I have absolutely no one I can talk to about this and need some outside perspective…I’ll start with some background…I have been married for 12 years, got married at a young age – separated from my husband twice for short periods of time (once for 3 weeks and once for 2 months), but got back together both times. This was all before having children. Shortly after we got back together the 2nd time we started having children. We now have 2 beautiful children together who we both love dearly. The problem – we don’t really love each other anymore, we fight constantly and have both pretty much admitted that we are only together because of our children. We’ve been to marriage counseling before, it helps, but is more of a band aid, we never stick with it. So, recently I’ve been corresponding privately with a male co-worker who is also married with children, over email. The conversations stick to mainly our shared interests. There is some personal stuff, but it’s kept very light, and some joking around – even mentioning our spouses & children. This has been going on for about 2 weeks, every day, mostly at night, but sometimes it’s back and forth all day. And one time he did give me his text # in-case I wanted to text him, but I haven’t. I only see him at work once in awhile, and the last time (after all this started) was kind-of awkward for me at least because I was so nervous around him & it felt like he was nervous around me & I felt him looking at me, & locked eyes once from across the room. I have feelings for him, which is crazy because I don’t even know him that well and for all I know he thinks nothing of our emails?! Basically it’s all driving me a little crazy, I think about him constantly. I’m feeling so depressed because I have no idea how he feels about me and yes, I know it’s all wrong and I feel like a horrible person for even feeling this way about someone else. My question to you is do you think he’s interested in me or have I just boarded the crazy-train???? I know you are going to say, get a divorce, go to counseling, etc. I know all this, I am a stay at home mom and feel very stuck here.

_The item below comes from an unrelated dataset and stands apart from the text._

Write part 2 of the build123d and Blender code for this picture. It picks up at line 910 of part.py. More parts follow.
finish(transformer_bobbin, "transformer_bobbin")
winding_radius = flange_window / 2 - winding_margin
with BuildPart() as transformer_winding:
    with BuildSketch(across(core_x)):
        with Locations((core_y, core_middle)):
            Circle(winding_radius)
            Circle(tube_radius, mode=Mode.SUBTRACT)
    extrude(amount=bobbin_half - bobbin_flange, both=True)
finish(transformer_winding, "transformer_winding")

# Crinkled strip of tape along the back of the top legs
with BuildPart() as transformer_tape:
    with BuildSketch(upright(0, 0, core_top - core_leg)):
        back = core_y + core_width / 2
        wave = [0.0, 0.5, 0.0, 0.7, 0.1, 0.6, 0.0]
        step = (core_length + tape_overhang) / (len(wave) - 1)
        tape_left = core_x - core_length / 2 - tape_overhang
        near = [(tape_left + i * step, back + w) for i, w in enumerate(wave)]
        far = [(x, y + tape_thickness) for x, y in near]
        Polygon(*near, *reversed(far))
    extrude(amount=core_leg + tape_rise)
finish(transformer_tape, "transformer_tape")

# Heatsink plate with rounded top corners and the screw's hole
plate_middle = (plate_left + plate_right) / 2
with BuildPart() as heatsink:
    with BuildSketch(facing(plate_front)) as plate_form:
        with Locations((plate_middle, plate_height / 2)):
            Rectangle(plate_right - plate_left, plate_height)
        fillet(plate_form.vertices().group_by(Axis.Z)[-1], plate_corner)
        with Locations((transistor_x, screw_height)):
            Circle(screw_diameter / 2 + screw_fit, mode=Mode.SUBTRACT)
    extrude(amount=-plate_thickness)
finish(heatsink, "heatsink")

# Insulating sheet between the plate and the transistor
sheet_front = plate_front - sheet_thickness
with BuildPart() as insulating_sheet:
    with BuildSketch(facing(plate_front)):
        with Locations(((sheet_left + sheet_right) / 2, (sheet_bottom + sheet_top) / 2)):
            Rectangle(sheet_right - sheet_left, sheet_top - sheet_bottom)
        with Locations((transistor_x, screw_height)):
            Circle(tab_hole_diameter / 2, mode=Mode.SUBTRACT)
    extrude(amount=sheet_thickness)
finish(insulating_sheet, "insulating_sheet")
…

Comment: You answered your own question. Although, I do think the feelings you have towards this guy are more lust than anything. You’ve been talking to him only two weeks, and you’ve never been out with him. So any feelings you have towards are strictly lustful because you’re not in love with your husband, and someone else is paying attention to you.
I don’t know if he’s interested in you since I don’t know him. If you’re really curious if he is, you need to address it with him. And if he is and wants to pursue something, then well, it’s up to you what to do. But if you’ve already admitted you and your husband aren’t in love with each other anymore and are only staying together because of the kids, and already dismissing divorce, counseling, etc., it sounds like you don’t even care to try and save your marriage. Sucks that you’re in the position you’re in, but it sounds like you just need to just get a divorce. Trust me, I’m well aware plenty of marriages stay together because of kids, but that doesn’t make it right.

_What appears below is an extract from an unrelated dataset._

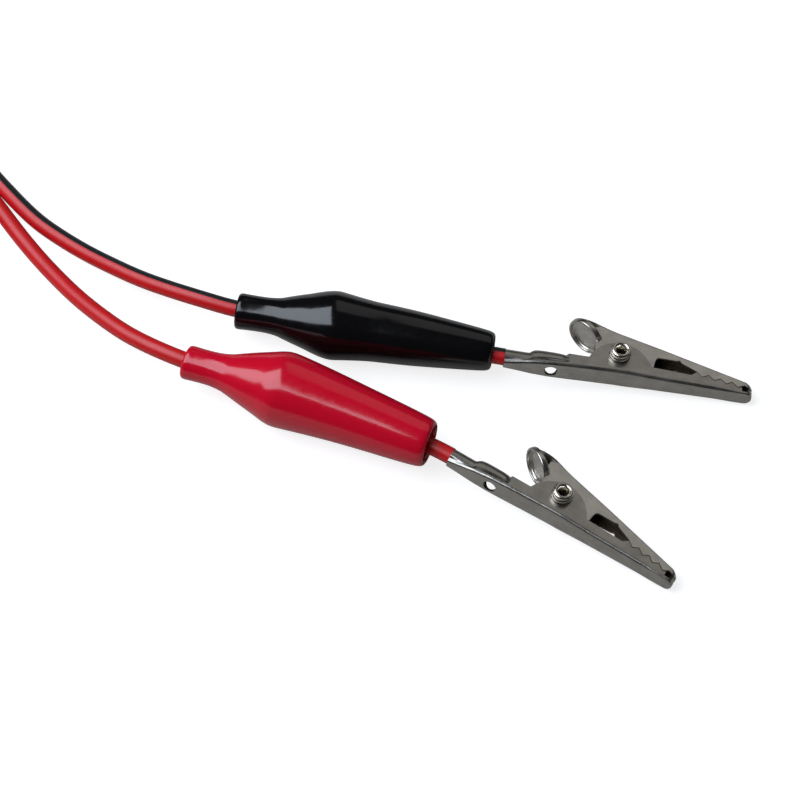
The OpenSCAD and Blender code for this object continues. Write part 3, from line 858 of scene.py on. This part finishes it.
BOOT_AT = {"red": ((-55.3, 16.15, 7.6), 20.7), "black": ((-45.5, 28.25, 6.9), 10.5)}
BOW = {"red": 0.85, "black": 0.15}  # how far each boot is bent sideways
WALL = 0.9  # the boots' thickness
BOOT_CURVE = {  # (x, r) from the wire's end to the mouth
    "red": [(0.0, 3.1), (0.12, 3.3), (0.45, 3.42), (2.4, 3.40), (4.6, 3.38), (6.3, 3.48),
            (8.3, 3.81), (10.2, 4.44), (12.2, 5.17), (14.2, 5.86), (16.2, 6.54), (18.0, 7.18),
            (19.4, 7.52), (20.5, 7.6), (22, 7.5), (24, 7.32), (27.9, 6.94), (33.8, 6.38),
            (39.7, 5.88), (45.6, 5.4), (48.8, 5.08), (50.3, 4.86), (51.05, 4.6), (51.4, 4.3),
            (51.5, 4.05)],
    "black": [(0.0, 3.3), (0.12, 3.48), (0.45, 3.6), (2.4, 3.56), (4.6, 3.53), (6.3, 3.58),
              (8.3, 3.84), (10.2, 4.42), (12.2, 5.03), (14.0, 5.55), (15.8, 6.13), (17.5, 6.6),
              (18.9, 6.85), (20, 6.88), (21.6, 6.68), (23.6, 6.41), (27.4, 5.98), (31.3, 5.76),
              (35.1, 5.53), (39, 5.2), (42.8, 4.83), (46.7, 4.44), (49.2, 4.16), (50.4, 3.98),
              (51.1, 3.74), (51.42, 3.5), (51.5, 3.3)],
}


def boot(lead):
    """A sleeve with an open bore, rolled over at both ends."""
    at, heading = BOOT_AT[lead]
    outer = through(BOOT_CURVE[lead], 0.35)
    inner = [(x, r - WALL) for x, r in outer if 0.6 < x < 50.6]
    mouth, rear = inner[-1][1], inner[0][1]
    profile = [tuple(p) for p in outer] + [(51.45, mouth + 0.25), (51.25, mouth + 0.06)]
    profile += inner[::-1] + [(0.25, rear - 0.02), (0.05, rear + 0.15)]
    obj = lathe(lead + "_sleeve", profile, 128, None, 1.0, BOOT[lead], closed=True, sharp=50)
    for v in obj.data.vertices:
        v.co.y += BOW[lead] * (math.sin(math.pi * min(v.co.x / 43, 1.2)) - 0.15)
    moved(obj, Matrix.Translation(at) @ Matrix.Rotation(math.radians(-heading), 4, "Z"))
    tidy(obj, 50)
    return obj


for lead in LEADS:
    obj = boot(lead)
    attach(obj, lead + "_boot_body")
    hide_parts(lead + "_boot")

# ---------------------------------------------------------------- plugs

PLUG_AT = {"red": (-122, 2, 4.9), "black": (-142, 2, 4.9)}
COLLAR, SLEEVE, PIN_LEN = 7.0, 28.0, 17.0
END = COLLAR + SLEEVE  # where the pin comes out of the sleeve
BORE = 1.72


def rounded(points, radius, steps):
    """A profile with all its corners rounded, apart from its two ends."""
    out = [points[0]]
    for a, b, c in zip(points, points[1:], points[2:]):
        a, b, c = np.array(a, float), np.array(b, float), np.array(c, float)
        u, v = a - b, c - b
        lu, lv = np.linalg.norm(u), np.linalg.norm(v)
        r = min(radius, 0.45 * lu, 0.45 * lv)
        p, q = b + u / lu * r, b + v / lv * r
        for t in np.linspace(0, 1, steps + 1):
            out.append(tuple((1 - t) ** 2 * p + 2 * t * (1 - t) * b + t * t * q))
    out.append(points[-1])
    return out


def plug_collar(lead, place):
    """The ribbed strain relief."""
    profile = [(0, BORE), (0, 2.6)]
    for k in range(5):
        x, r = 0.5 + 1.2 * k, 2.75 + 0.2 * k
        profile += [(x, r), (x + 0.7, r), (x + 0.72, r - 0.3), (x + 1.15, r - 0.26)]
    profile += [(6.6, 3.85), (COLLAR, 3.9), (COLLAR, BORE)]
    return lathe(lead + "_relief", rounded(profile, 0.14, 3), 72, place, MM, PLUG[lead],
                 closed=True, sharp=50)


def plug_grip(lead, place):
    """The sleeve, with rings to hold it by."""
    groove = 4.2
    profile = [(COLLAR, 1.7), (COLLAR, 4.3), (COLLAR + 0.5, 4.85), (COLLAR + 6, 4.9),
               (COLLAR + 7.2, groove)]
    x = COLLAR + 7.4
    while x < END - 6:
        profile += [(x, groove), (x + 0.25, 4.36), (x + 0.75, 4.36), (x + 1.0, groove)]
        x += 1.25
    profile += [(END - 5, groove), (END - 4, 4.88), (END - 0.5, 4.9), (END, 4.5), (END, BORE)]

    def flats(x, r, a):
        """The rings stop at a smooth band on each side."""
        if COLLAR + 7.1 < x < END - 5 and r > 4.1:
            r = groove + (r - groove) * smooth_step(0.25, 0.45, abs(math.cos(a)))
        return x, r

    return lathe(lead + "_grip", rounded(profile, 0.12, 2), 96, place, MM, PLUG[lead],
                 closed=True, sharp=50, wave=flats)


def plug_screw(lead, place):
    """The slotted screw that clamps the wire, in the sleeve's side."""
    profile = rounded([(BORE, 0), (BORE, 1.2), (3.9, 1.2), (3.9, 0)], 0.18, 3)
    upright = Matrix.Rotation(math.radians(-90), 4, "Y")
    obj = lathe(lead + "_grub_screw", profile, 48, upright, 1.0, sharp=40)
    cut(obj, [box_cutter((-1.5, -0.2, 3.45), (1.5, 0.2, 4.6))])
    moved(obj, place @ Matrix.Translation((COLLAR + SLEEVE / 2, 0, 0)))
    return obj


def plug_pin(lead, place):
    """The 4 mm pin: it bulges between its slits and stands thinner inside the sleeve."""
    profile = [(COLLAR + 6.1, 0), (COLLAR + 6.1, 1.68), (END, 1.68), (END, 2.0), (END + 1.2, 2.0),
               (END + 2.2, 1.62)]
    profile += [(END + 3.2 + k, 1.66 + 0.33 * math.sin(math.pi * k / 10)) for k in range(11)]
    profile += [(END + 14.2, 1.6), (END + 15.2, 1.6), (END + 16.2, 1.35), (END + PIN_LEN, 0.7),
                (END + PIN_LEN, 0)]
    obj = lathe(lead + "_pin", profile, 64, None, 1.0)
    slits = [box_cutter((END + 3.4, -0.16, -3), (END + 13.2, 0.16, 3)) for _ in range(2)]
    for slit, turn in zip(slits, (45, 135)):
        slit.data.transform(Matrix.Rotation(math.radians(turn), 4, "X"))
    cut(obj, slits)
    moved(obj, place)
    return obj


for lead in LEADS:
    place = Matrix.Translation(PLUG_AT[lead]) @ Matrix.Rotation(math.radians(-90), 4, "Z")
    pieces = [(plug_collar(lead, place), "_plug_collar", lead + "_plug_plastic"),
              (plug_grip(lead, place), "_plug_sleeve", lead + "_plug_plastic"),
              (plug_screw(lead, place), "_plug_screw", "plug_metal"),
              (plug_pin(lead, place), "_plug_pin", "plug_metal")]
    for obj, node, slot_name in pieces:
        if slot_name == "plug_metal":
            obj.data.materials.append(PIN)
            tidy(obj, 38)
        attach(obj, "leads")
        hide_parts(lead + node)

# ---------------------------------------------------------------- the tie round the coil


def tie():
    """A flat strap round the coil's section: a rounded rectangle, with ribs on its outside."""
    low_x, high_x, low_z, high_z, radius = 7.0, 33.6, 0.25, 7.9, 1.4
    corners = ((low_x + radius, low_z + radius, 180), (high_x - radius, low_z + radius, 270),
               (high_x - radius, high_z - radius, 0), (low_x + radius, high_z - radius, 90))
    path = []
    for cx, cz, a0 in corners:
        for a in np.radians(np.linspace(a0, a0 + 90, 9)):
            path.append((cx + radius * math.cos(a), cz + radius * math.sin(a)))
    path = np.array(path)
    half, t = 2.0, 0.22
    section = [(-half, -t), (-half + 0.12, -t - 0.06), (half - 0.12, -t - 0.06), (half, -t),
               (half, t), (half - 0.12, t + 0.06), (half - 0.6, t + 0.06), (half - 0.75, t - 0.03),
               (-half + 0.75, t - 0.03), (-half + 0.6, t + 0.06), (-half + 0.12, t + 0.06),
               (-half, t)]
    verts, faces = [], []
    n, m = len(path), len(section)
    for i in range(n):
        d = path[(i + 1) % n] - path[i - 1]
        d /= np.linalg.norm(d)
        out = np.array([d[1], -d[0]])
        for y, o in section:
            x, z = path[i] + out * o
            verts.append((x, y, z))
        j = (i + 1) % n
        for k in range(m):
            following = (k + 1) % m
            faces.append((i * m + k, j * m + k, j * m + following, i * m + following))
    return new_object("coil_strap", verts, faces, None, 1.0)


strap = tie()
moved(strap, Matrix.Translation((*COIL, 0)) @ Matrix.Rotation(math.radians(300), 4, "Z"))
strap.data.materials.append(TIE)
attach(strap, "leads")
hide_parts("coil_tie")

for lead in LEADS:
    line, _ = cords[lead]

# ---------------------------------------------------------------- floor and light

def floor_material():
    """White with a faint shadow to the camera, a dimmer table to everything that reflects it."""
    m = bpy.data.materials.new("paper")
    m.use_nodes = True
    nodes, links = m.node_tree.nodes, m.node_tree.links
    nodes.clear()
    out = nodes.new("ShaderNodeOutputMaterial")
    mix = nodes.new("ShaderNodeMixShader")
    rays = nodes.new("ShaderNodeLightPath")
    table_top = nodes.new("ShaderNodeBsdfDiffuse")
    table_top.inputs["Color"].default_value = (0.56, 0.525, 0.48, 1)
    paper = nodes.new("ShaderNodeBsdfDiffuse")
    paper.inputs["Color"].default_value = (0.4, 0.4, 0.4, 1)
    glow = nodes.new("ShaderNodeEmission")
    glow.inputs["Color"].default_value = (1, 1, 1, 1)
    glow.inputs["Strength"].default_value = 0.8
    both = nodes.new("ShaderNodeAddShader")
    links.new(paper.outputs[0], both.inputs[0])
    links.new(glow.outputs[0], both.inputs[1])
    links.new(rays.outputs["Is Camera Ray"], mix.inputs["Fac"])
    links.new(table_top.outputs[0], mix.inputs[1])
    links.new(both.outputs[0], mix.inputs[2])
    links.new(mix.outputs[0], out.inputs[0])
    return m


bpy.ops.mesh.primitive_plane_add(size=3, location=(0, 0, -0.00005))
floor = bpy.context.object
floor.name = "floor"
floor.data.materials.append(floor_material())


def softbox(name, at, size, radiance, color):
    """A rectangular light that shines straight down."""
    light = placed(name, bpy.data.lights.new(name, "AREA"))
    light.data.shape = "RECTANGLE"
    light.data.size, light.data.size_y = size
    light.data.energy = radiance * math.pi * size[0] * size[1]
    light.data.color = color
    light.location = at
    light.rotation_euler = Vector((0, 0, -at[2])).to_track_quat("-Z", "Y").to_euler()


softbox("key", (-0.565, 0.075, 0.62), (0.87, 0.75), 4.4, (0.90, 0.98, 1.10))
softbox("panel", (0.48, 0.70, 0.62), (0.87, 0.95), 0.42, (1.0, 0.98, 0.94))
world = bpy.data.worlds.new("studio")
bpy.context.scene.world = world
world.use_nodes = True
world.node_tree.nodes["Background"].inputs[0].default_value = (0.9, 0.95, 1.0, 1)
world.node_tree.nodes["Background"].inputs[1].default_value = 0.03
bpy.context.scene.view_settings.view_transform = "Standard"
bpy.context.scene.view_settings.look = "None"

I guess you should ask yourself why you are even staying together him in the first place? What’s preventing you from leaving outside of the kids? Does he financially support you? Do you feel like you’d be lonely without him and wouldn’t be able to find anyone else? Everyone seems to think the grass is greener on the other side, but sometimes it’s not. I don’t know anything about you and your husband, but you either need to address your problems with him by going to counseling, or just end it. I’m sure your kids will eventually see their parents marriages sucks and maybe that will affect them in the future.